Translation from The Primer, or Office of the B. V. Mary in English, a book of devotion which was very popular with our forefathers. Several editions appeared in the 17th and 18th centuries. The Appendix to Mr. Shipley's Annus Sanctus, contains many beautiful translations from different editions of the Primer. Hymns: 3, 35, 50, 71. Source: Britt, p. 370.

The following information is from Dr. John Julian, The Dictionary of Hymnology, p. 257:

A cento composed partly from the Roman Breviary version of this hymn is given for first and second Vespers on the feast of the Most Holy Redeemer (3rd Sunday in July) in the Appendix to the Roman Breviary. It consists of lines 1-4, 9-16; then a special stanza of 4 1. followed by lines 17-20 and a doxology.

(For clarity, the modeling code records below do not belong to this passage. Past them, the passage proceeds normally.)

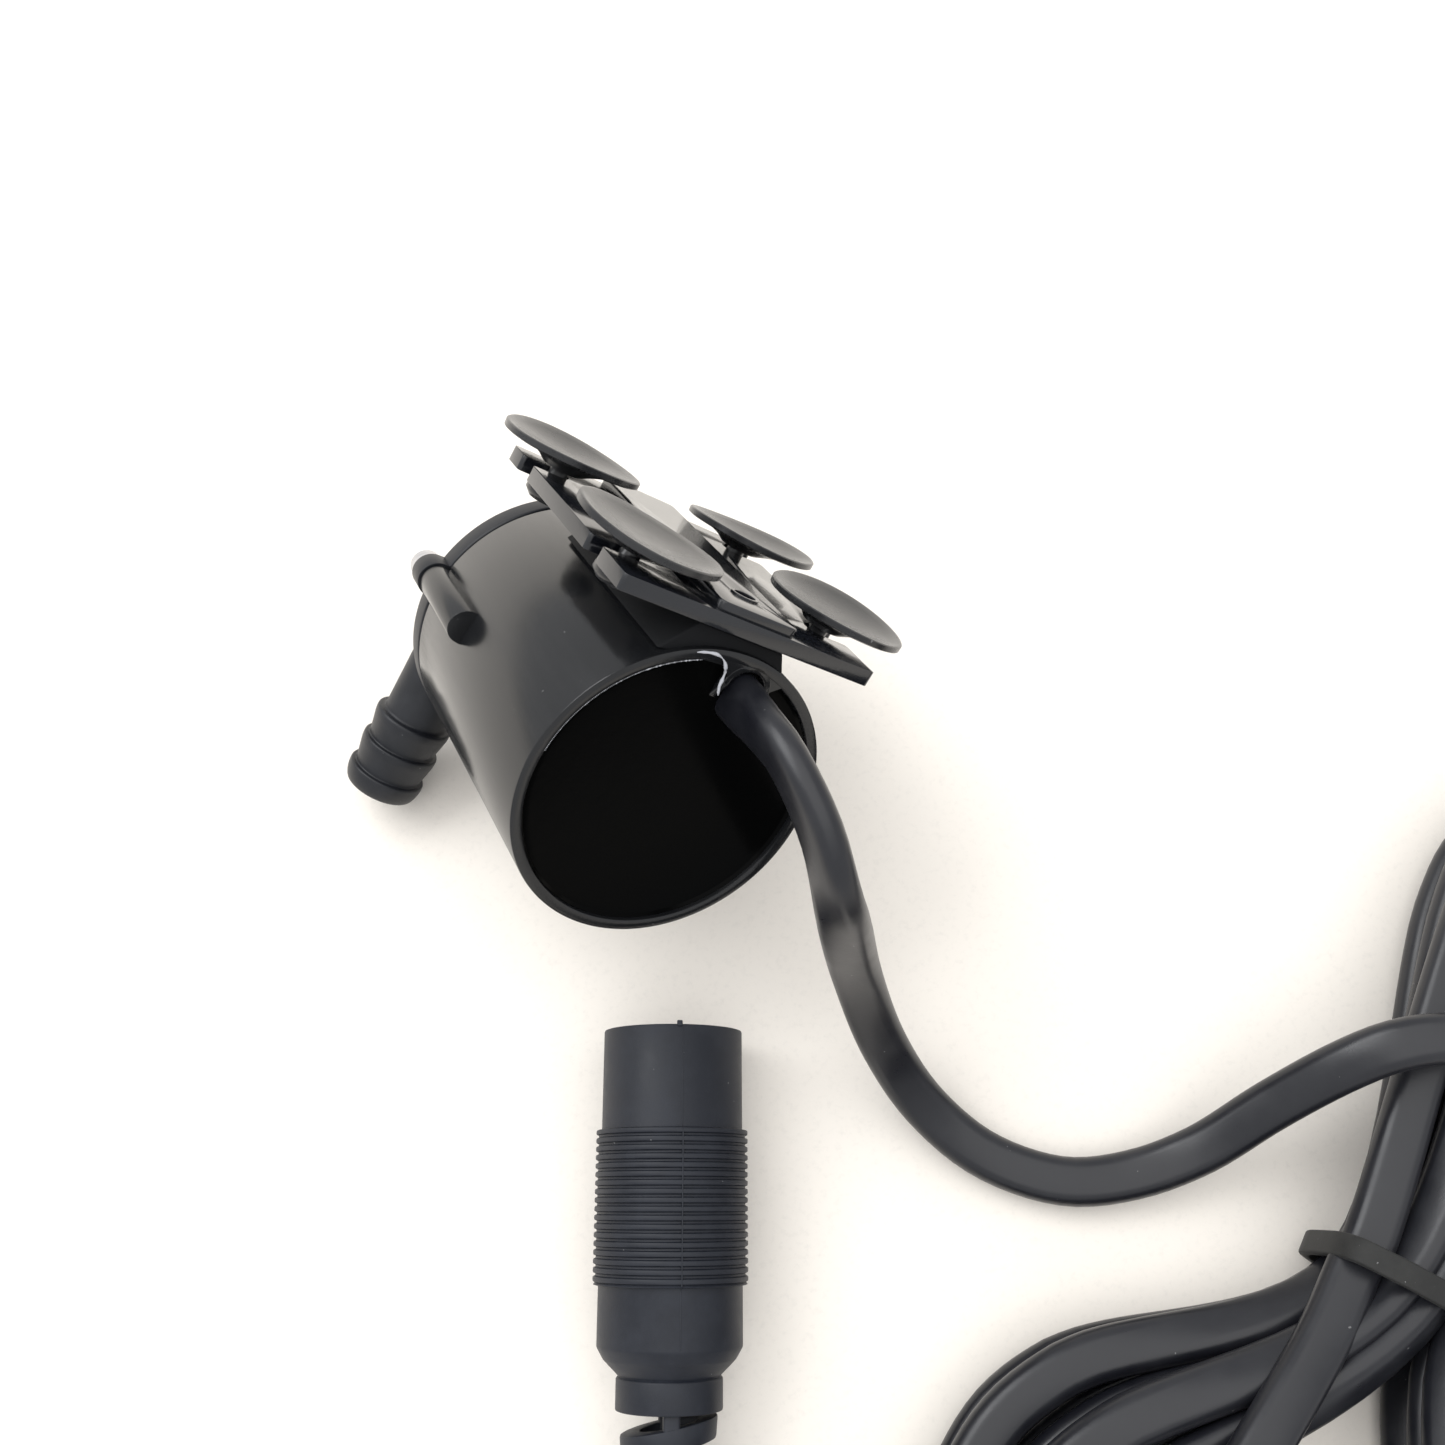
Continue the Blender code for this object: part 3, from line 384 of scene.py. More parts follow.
FINISHES = {
    "housing_plastic": Finish((0.007, 0.0075, 0.0085), (0.02, 0.021, 0.023), 0.35, 0.13, 0.14,
                              5200, 7.0e-6, 0.01, specular=0.5, lines=(1.0, 0.12, 1.0)),
    "cover_plastic": Finish((0.008, 0.009, 0.012), (0.03, 0.032, 0.038), 0.4, 0.38, 0.14,
                            4600, 2.0e-5, 0.01, specular=0.4),
    "plate_plastic": Finish((0.007, 0.008, 0.011), (0.03, 0.031, 0.033), 0.2, 0.1, 0.14,
                            1500, 1.6e-5, 0.01, coat=0.3, specular=0.5),
    "potting_epoxy": Finish((0.0016, 0.0017, 0.0017), (0.004, 0.004, 0.004), 0.1, 0.12, 0.1,
                            900, 1.0e-5, 0.008, specular=0.03),
    # Darker, duller copy of the housing plastic for the saddle pad and rail: painted shade under
    # the plate.
    "pad_plastic_painted_shade": Finish((0.006, 0.0065, 0.0075), (0.012, 0.0125, 0.014), 0.3, 0.62, 0.1,
                          4200, 1.2e-5, 0.01, specular=0.16),
    "cup_rubber": Finish((0.012, 0.0125, 0.014), (0.05, 0.05, 0.049), 0.4, 0.2, 0.18,
                         3000, 1.6e-5, 0.03, specular=0.5, sheen=0.03),
    "cord_sheath": Finish((0.009, 0.0095, 0.013), (0.025, 0.026, 0.03), 0.35, 0.27, 0.14,
                          4200, 1.0e-5, 0.015, specular=0.5),
    "tie_rubber": Finish((0.016, 0.016, 0.0155), (0.05, 0.05, 0.047), 0.45, 0.55, 0.16,
                         6500, 2.5e-5, 0.04, specular=0.3, sheen=0.04),
    "connector_plastic": Finish((0.009, 0.011, 0.017), (0.03, 0.034, 0.045), 0.4, 0.45, 0.14,
                                7000, 2.2e-5, 0.008, specular=0.35),
    "insert_plastic": Finish((0.012, 0.012, 0.013), (0.04, 0.04, 0.042), 0.3, 0.4, 0.15,
                             5000, 1.2e-5),
    "contact_brass": Finish((0.78, 0.6, 0.3), (0.42, 0.3, 0.14), 0.4, 0.22, 0.15, 9000, 5e-6,
                            metallic=1.0),
    "screw_steel": Finish((0.6, 0.6, 0.62), (0.3, 0.29, 0.28), 0.35, 0.25, 0.2, 12000, 6e-6,
                          metallic=1.0, lines=(1.0, 6.0, 1.0)),
    "stator_iron": Finish((0.34, 0.34, 0.36), (0.12, 0.1, 0.09), 0.5, 0.4, 0.2, 9000, 2e-5,
                          metallic=1.0, lines=(0.2, 4.0, 0.2)),
    "rotor_ferrite": Finish((0.06, 0.06, 0.064), (0.11, 0.11, 0.11), 0.4, 0.45, 0.2, 8000, 1.5e-5),
    "impeller_plastic": Finish((0.74, 0.74, 0.7), (0.55, 0.53, 0.47), 0.3, 0.35, 0.15, 3500, 1e-5),
    "ceramic": Finish((0.82, 0.82, 0.8), (0.65, 0.65, 0.62), 0.3, 0.16, 0.1, 9000, 3e-6),
    "bush_rubber": Finish((0.024, 0.024, 0.024), (0.07, 0.07, 0.068), 0.4, 0.5, 0.2, 7000, 2e-5),
    "chip_epoxy": Finish((0.018, 0.018, 0.02), (0.05, 0.05, 0.05), 0.3, 0.48, 0.15, 12000, 1e-5),
    # Pale glossy glue: on the rim it is partly real glue and partly a painted highlight, and its
    # specks are painted glints.
    "glue_and_painted_highlight": Finish((0.55, 0.56, 0.6), (0.2, 0.21, 0.24), 0.6, 0.12, 0.1, 4000, 1e-5, coat=0.5),
}


def moulded(name: str, finish: Finish) -> bpy.types.Material:
    """A material with colour change, wear, specks, varied gloss and fine relief.

    Args:
        name: the material's name.
        finish: the values it takes.

    Returns:
        bpy.types.Material: the material.
    """
    made = Surface(name)
    where = made.stretched(finish.lines)
    broad = made.grain(finish.grain / 22, 4.0, 0.6, where)
    fine = made.grain(finish.grain, 3.0, 0.6, where)
    worn = made.ramp(broad, 0.42, 0.78) * finish.wear
    colour = made.blend(worn, (*finish.colour, 1), (*finish.worn, 1))
    if finish.specks:
        dust = made.grain(finish.grain / 3.2, 2.0, 0.5).above(0.79 - finish.specks)
        colour = made.blend(dust * 0.45, colour, (0.3, 0.3, 0.3, 1))
    rough = finish.roughness + made.ramp(broad, 0.3, 0.75) * finish.spread + (fine - 0.5) * 0.06
    made.set(Base_Color=colour, Roughness=rough)
    made.bump(fine * 0.6 + broad * 0.4, finish.depth)
    made.fix(
        Metallic=finish.metallic, Coat_Weight=finish.coat,
        Specular_IOR_Level=finish.specular, Sheen_Weight=finish.sheen,
    )
    return made.material


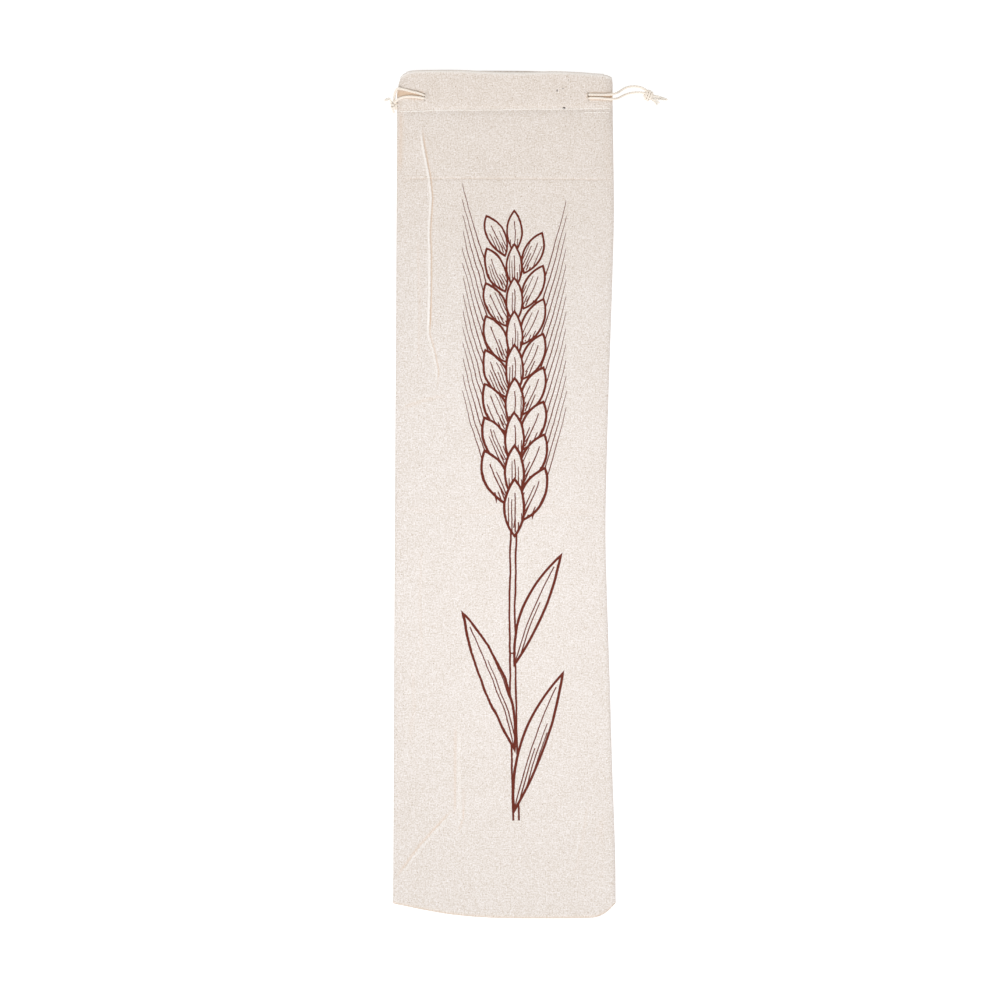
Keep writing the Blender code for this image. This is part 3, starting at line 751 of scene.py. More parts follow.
# %% Shader helper
class Shader:
    """A material's node tree."""

    def __init__(self, name):
        self.material = bpy.data.materials.new(name)
        self.material.use_nodes = True
        self.tree = self.material.node_tree
        self.tree.nodes.clear()

    def node(self, kind, settings=None, values=None, output=0):
        """Any node, from its settings and the values or links of its sockets."""
        plain = {
            socket: value.socket if isinstance(value, Number) else value
            for socket, value in (values or {}).items()
        }
        made = add_node(self.tree, kind, settings, plain)
        return Number(self, made.outputs[output] if made.outputs else None)

    def other_output(self, number, output):
        """Another output of the node that a number comes from."""
        return Number(self, number.socket.node.outputs[output])

    def number(self, value):
        """A plain number, where an expression starts with one."""
        return self.node("ShaderNodeMath", {"operation": "ADD"}, {0: value, 1: 0.0})

    def flat_place(self):
        """The two distances in millimetres on the piece's own flat pattern."""
        pattern = self.node("ShaderNodeUVMap", {"uv_map": FLAT_PATTERN})
        across = self.node("ShaderNodeSeparateXYZ", values={0: pattern})
        return across * (1 / MM), self.other_output(across, 1) * (1 / MM)

    def attribute(self, name):
        """A number that the mesh itself holds for each of its points."""
        settings = {"attribute_type": "GEOMETRY", "attribute_name": name}
        return self.node("ShaderNodeAttribute", settings, output=2)

    def vector(self, x, y, z=0.0):
        return self.node("ShaderNodeCombineXYZ", values={0: x, 1: y, 2: z})

    def noise(self, place, scale=1.0, detail=2.0):
        """Smooth noise from 0 to 1 at a place."""
        values = {"Vector": place, "Scale": scale, "Detail": detail}
        return self.node("ShaderNodeTexNoise", {"noise_dimensions": "3D"}, values)

    def chance(self, place):
        """A number from 0 to 1 that jumps from one place to the next."""
        return self.node("ShaderNodeTexWhiteNoise", {"noise_dimensions": "3D"}, {"Vector": place})

    def mixed(self, factor, under, over, blend="MIX"):
        """One colour over another."""
        settings = {"data_type": "RGBA", "blend_type": blend}
        return self.node("ShaderNodeMix", settings, {0: factor, 6: under, 7: over}, output=2)

    def bump(self, height, distance, strength):
        """The normal of a surface that is rough by a height."""
        values = {"Height": height, "Distance": distance, "Strength": strength}
        return self.node("ShaderNodeBump", values=values)

    def surface(self, **values):
        """Ends the tree with a Principled shader; spaces in its sockets' names are written as _."""
        named = {name.replace("_", " "): value for name, value in values.items()}
        shader = self.node("ShaderNodeBsdfPrincipled", values=named)
        self.node("ShaderNodeOutputMaterial", values={"Surface": shader})
        return self.material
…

The Office in which this cento is found was first authorized for use in the Venetian territories. The origin of the Festival for which it was compiled is as follows:—The people of the city of Venice, when suffering from the effects of a plague which swept off a great number of the inhabitants and caused great terror, made a vow that if God would grant relief a church should be built by public subscription, dedicated to the Most Holy Redeemer, and a yearly visit paid to it in state by the magistracy of the city. In 1576 the plague ceased, and the church of Il Santissimo Redemptore was built; the annual act of homage being fixed for the third Sunday in July. The Government of the Venetian Republic obtained permission (when the devotion had greatly extended itself after many years of perseverance), on the 25th of April, 1722, from the Sacred Congregation of Rites, at Rome, that the Office of the Most Holy Re­deemer should be said by all the clergy of the city of Venice with the rank of a Lesser Double; in 1724 this license was extended to the whole Venetian territory; in 1729 the Feast was made a Greater Double; in 1731 a Double of the Second Class; finally, in 1737, an Octave was added. [W. A. S.]